Of course, this could be extended to enums with more than 2 variants, but perhaps this is enough for now. Am I missing anything? Has this been proposed before?
Prior art
The only general-purpose instance of my idea, as far as I'm aware, is P0709:
It could simplify our C++ implementation engineering if C functions could gain the ability to return A-or-B values, so for example:
_Either(int, std_error) somefunc(int a) { return a > 5 ? _Expected(a) : _Unexpected(a); } // ... _Either(int, std_error) ret = somefunc(a); if(ret) printf("%d\n", ret.expected); else printf("%f\n", ret.unexpected);
Here
_Either
would be pure compiler magic, likeva_list
, not a type.
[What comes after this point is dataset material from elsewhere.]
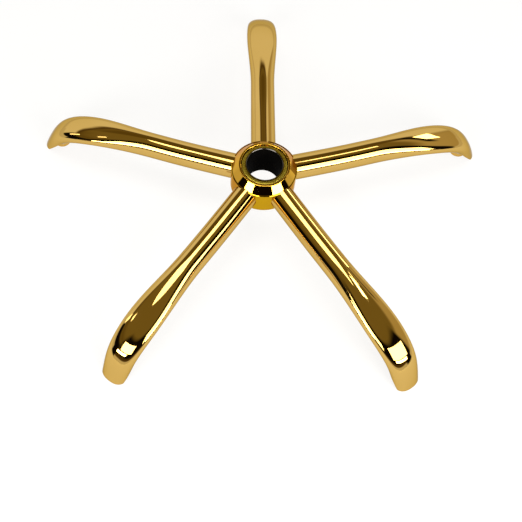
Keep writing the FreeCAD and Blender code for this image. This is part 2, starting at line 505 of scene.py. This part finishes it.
# Legs: the CAD leg's own formula on a fine grid, so that the mirror has no facets
leg = {
    # millimetres and degrees, for a leg along +Y
    "count": 5,
    "line": [  # reach and height of the centre line
        (20.0, -24.4), (70.0, -30.4), (120.0, -35.4), (204.0, -40.5),
        (266.0, -49.4), (312.8, -74.4), (324.4, -93.0), (338.0, -126.0),
    ],
    "tubeRadius": 17.75,
    "wall": 2.0,
    "spoonHalfWidth": 23.5,
    "spoonHalfDepth": 12.0,
    "tipHalfWidth": 18.6,
    "tipHalfDepth": 14.0,
    "tubeSquareness": 2.0,
    "spoonSquareness": 2.4,
    "flattenStart": 146.0,
    "flattenEnd": 253.0,
    "coreRadius": 31.5,  # the hub's core, where the tube is coped
    "mouthBack": 303.0,
    "mouthReach": 320.0,
    "mouthHeight": -88.5,
    "mouthSlope": 48.0,
    "mouthRound": 5.0,
    "rimHeight": -107.0,
    # the grid's fineness, and the steps by which lengths along the line and the skin's ends are found
    "around": 144,
    "outerRows": 210,
    "innerRows": 70,
    "lineSteps": 4001,
    "rootSpan": 60.0,  # length of line within which all of the skin crosses the core
    "rootSteps": 241,
    "mouthSteps": 601,
    "sharpAngle": 35,
    # rounding of the edges where the wall ends
    "rimAngle": 50,
    "rimRound": 0.45,
    "rimSegments": 2,
}


def smoothLine(points):
    # Cubic spline through the points. Its ends slope like the cubic through the four points there,
    # and inside, the slopes are those at which neighbouring spans bend alike where they meet.
    points = np.array(points)
    knots = np.concatenate([[0], np.cumsum(np.linalg.norm(np.diff(points, axis=0), axis=1))])
    steps = np.diff(knots)
    chords = np.diff(points, axis=0) / steps[:, None]
    system = np.eye(len(points))
    inner = np.arange(1, len(points) - 1)
    system[inner, inner - 1] = steps[1:]
    system[inner, inner] = 2 * (steps[:-1] + steps[1:])
    system[inner, inner + 1] = steps[:-1]
    known = np.zeros((len(points), 2))
    known[1:-1] = 3 * (steps[1:, None] * chords[:-1] + steps[:-1, None] * chords[1:])
    for end, nearest in ((0, slice(0, 4)), (-1, slice(-4, None))):
        for axis in (0, 1):
            cubic = np.polyfit(knots[nearest], points[nearest, axis], 3)
            known[end, axis] = np.polyval(np.polyder(cubic), knots[end])
    return knots, points, np.linalg.solve(system, known)


def alongLine(line, at):  # place and unit direction on the cubic, by Hermite's four blends
    knots, points, slopes = line
    span = np.clip(np.searchsorted(knots, at, side="right") - 1, 0, len(knots) - 2)
    step = (knots[span + 1] - knots[span])[:, None]
    share = (at - knots[span])[:, None] / step
    place = (
        (2 * share**3 - 3 * share**2 + 1) * points[span]
        + (share**3 - 2 * share**2 + share) * step * slopes[span]
        + (3 * share**2 - 2 * share**3) * points[span + 1]
        + (share**3 - share**2) * step * slopes[span + 1]
    )
    slope = (
        (6 * share**2 - 6 * share) / step * (points[span] - points[span + 1])
        + (3 * share**2 - 4 * share + 1) * slopes[span]
        + (3 * share**2 - 2 * share) * slopes[span + 1]
    )
    return place, slope / np.linalg.norm(slope, axis=1)[:, None]


legLine = smoothLine(leg["line"])
lineParameters = np.linspace(0, legLine[0][-1], leg["lineSteps"])
linePlaces = alongLine(legLine, lineParameters)[0]
lineLengths = np.concatenate([[0], np.cumsum(np.linalg.norm(np.diff(linePlaces, axis=0), axis=1))])
lineTotal = lineLengths[-1]


def ease(start, end, share):  # from start to end by three times share squared less twice share cubed
    share = np.clip(share, 0, 1)
    return start + (end - start) * share * share * (3 - 2 * share)


def legSkin(distance, angle, inset):
    # At a distance along the line the section is square to it. Across is half width times cos, and
    # depth is half depth times sin, both raised to 2 / squareness on the upper half.
    distance, angle = np.broadcast_arrays(distance, angle)
    shape = distance.shape
    distance, angle = distance.ravel(), angle.ravel()
    middle, along = alongLine(legLine, np.interp(distance, lineLengths, lineParameters))
    flat = (distance - leg["flattenStart"]) / (leg["flattenEnd"] - leg["flattenStart"])
    tip = (distance - leg["flattenEnd"]) / (lineTotal - leg["flattenEnd"])
    halfWidth = ease(leg["tubeRadius"], leg["spoonHalfWidth"], flat)
    halfWidth += ease(0, leg["tipHalfWidth"] - leg["spoonHalfWidth"], tip) - inset
    halfDepth = ease(leg["tubeRadius"], leg["spoonHalfDepth"], flat)
    halfDepth += ease(0, leg["tipHalfDepth"] - leg["spoonHalfDepth"], tip) - inset
    squareness = ease(leg["tubeSquareness"], leg["spoonSquareness"], flat)
    power = np.where(np.sin(angle) > 0, 2 / squareness, 1.0)
    across = halfWidth * np.sign(np.cos(angle)) * np.abs(np.cos(angle)) ** power
    depth = halfDepth * np.sign(np.sin(angle)) * np.abs(np.sin(angle)) ** power
    reach = middle[:, 0] - depth * along[:, 1]
    height = middle[:, 1] + depth * along[:, 0]
    return np.stack([across, reach, height], -1).reshape(shape + (3,))


def pastMouth(points):
    # Above nought where the mouth's cut takes the skin away: past an upright face and under a slope,
    # which meet in a rounded ridge, or past that face and under the level rim. The depth in the cut
    # is counted from the nearer face, and in the ridge from its round, by the law of cosines.
    slope = math.radians(leg["mouthSlope"])
    reach, height = points[..., 1], points[..., 2]
    past = reach - leg["mouthBack"]
    under = (leg["mouthHeight"] - height) * math.cos(slope)
    under -= (reach - leg["mouthReach"]) * math.sin(slope)
    radius = leg["mouthRound"]
    first, second = radius - past, radius - under
    cosine = -math.sin(slope)  # of the angle between the two faces' normals
    inRidge = (first > cosine * second) & (second > cosine * first)
    squared = first**2 + second**2 - 2 * cosine * first * second
    ridge = np.sqrt(np.maximum(squared, 0)) / math.cos(slope)
    sloped = radius - np.where(inRidge, ridge, np.maximum(first, second))
    level = np.minimum(past, leg["rimHeight"] - height)
    return np.maximum(sloped, level)


def firstCrossing(distances, values):  # where each column of values first rises past nought
    after = np.argmax(values > 0, axis=0)
    columns = np.arange(values.shape[1])
    low, high = values[after - 1, columns], values[after, columns]
    return distances[after - 1] + (distances[after] - distances[after - 1]) * low / (low - high)


def legRows(inset, count):  # rows of the skin, in even steps from the hub's core to the mouth
    angle = np.arange(leg["around"]) * 2 * math.pi / leg["around"]
    nearRoot = np.linspace(0, leg["rootSpan"], leg["rootSteps"])
    nearMouth = np.linspace(leg["flattenEnd"], lineTotal, leg["mouthSteps"])
    root = legSkin(nearRoot[:, None], angle[None], inset)
    start = firstCrossing(nearRoot, np.hypot(root[..., 0], root[..., 1]) - leg["coreRadius"])
    end = firstCrossing(nearMouth, pastMouth(legSkin(nearMouth[:, None], angle[None], inset)))
    share = np.linspace(0, 1, count)[:, None]
    return legSkin(start + (end - start) * share, angle[None], inset)


def ringMesh(name, rows):
    # Rows of points, closed round each row and from the last row to the first. The sign of the
    # volume that the faces enclose tells whether they point outwards.
    count, around = rows.shape[:2]
    down, across = np.meshgrid(np.arange(count), np.arange(around), indexing="ij")
    nextDown, nextAcross = (down + 1) % count, (across + 1) % around
    quads = np.stack(
        [
            down * around + across,
            nextDown * around + across,
            nextDown * around + nextAcross,
            down * around + nextAcross,
        ],
        -1,
    ).reshape(-1, 4)
    points = rows.reshape(-1, 3)
    corners = points[quads]
    volume = np.einsum("ij,ij->", np.cross(corners[:, 0], corners[:, 1]), corners[:, 2])
    volume += np.einsum("ij,ij->", np.cross(corners[:, 0], corners[:, 2]), corners[:, 3])
    if volume < 0:
        quads = quads[:, ::-1]
    mesh = bpy.data.meshes.new(name)
    mesh.from_pydata(points, [], quads.tolist())
    mesh.polygons.foreach_set("use_smooth", np.ones(len(quads), bool))
    mesh.set_sharp_from_angle(angle=math.radians(leg["sharpAngle"]))
    mesh.update()
    piece = bpy.data.objects.new(name, mesh)
    bpy.context.scene.collection.objects.link(piece)
    return piece


def makeLegs():
    outerSkin = legRows(0.0, leg["outerRows"])
    innerSkin = legRows(leg["wall"], leg["innerRows"])
    shell = np.concatenate([outerSkin, innerSkin[::-1]]) * mm
    for number in range(leg["count"]):
        turn = 2 * math.pi * number / leg["count"]
        turned = np.stack(
            [
                shell[..., 0] * math.cos(turn) - shell[..., 1] * math.sin(turn),
                shell[..., 0] * math.sin(turn) + shell[..., 1] * math.cos(turn),
                shell[..., 2],
            ],
            -1,
        )
        node = "leg_" + str(number + 1)
        piece = ringMesh("plated_" + node, turned)
        piece.data.materials.append(finishes["leg"])
        bevel = piece.modifiers.new("rim", "BEVEL")
        bevel.width = leg["rimRound"] * mm
        bevel.segments = leg["rimSegments"]
        bevel.limit_method = "ANGLE"
        bevel.angle_limit = math.radians(leg["rimAngle"])
        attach(piece, "root")
        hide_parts(node)


makeLegs()
print("legs formed")


# Finishes on the CAD nodes that stay
nodeFinishes = {
    "taper_sleeve": "sleeve",
    "hub_core": "core",
    "cap_ring": "cap",
    "hub_barrel": "hub",
    "bottom_ring": "hub",
}
for number in range(leg["count"]):
    nodeFinishes["caster_socket_" + str(number + 1)] = "socket"
    nodeFinishes["socket_web_" + str(number + 1)] = "socket"
for name, kind in nodeFinishes.items():
    for slot in nodes[name].material_slots:
        slot.material = finishes[kind]
print("hub and sockets finished")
Under the hood, functions would return with some CPU flag (e.g., carry) set if it were a right value, clear if it were a left value. An alternative is setting a bit in the thread environment block which probably is much better, as it avoids a calling convention break, though potentially at the cost of using thread local storage. It would be up to the platform vendor what to choose (this is an ABI extension), but the key is that C and platforms’ C-level calling conventions would be extended to understand the proposed union-like return of values from functions to use the same return channel storage, with a bit to say what the storage means.
In Rust, we don't have to bother about making _Either
compile-time magic, or worry about breaking ABI, so perhaps using the carry flag or a separate register is a fine solution.
Outside of the C/Rust world, I've often seen returning error flags via the carry flag in low-level programming. This is mostly the same idea as proposed in this post, just with ()
as the error type. I'm not quite sure if using a register containing 0 or 1 is better or worse than a carry flag, but supposedly the former is easier to implement and does not suffer from flag stall or require handling the error immediately, before any instructions have a change to change CF.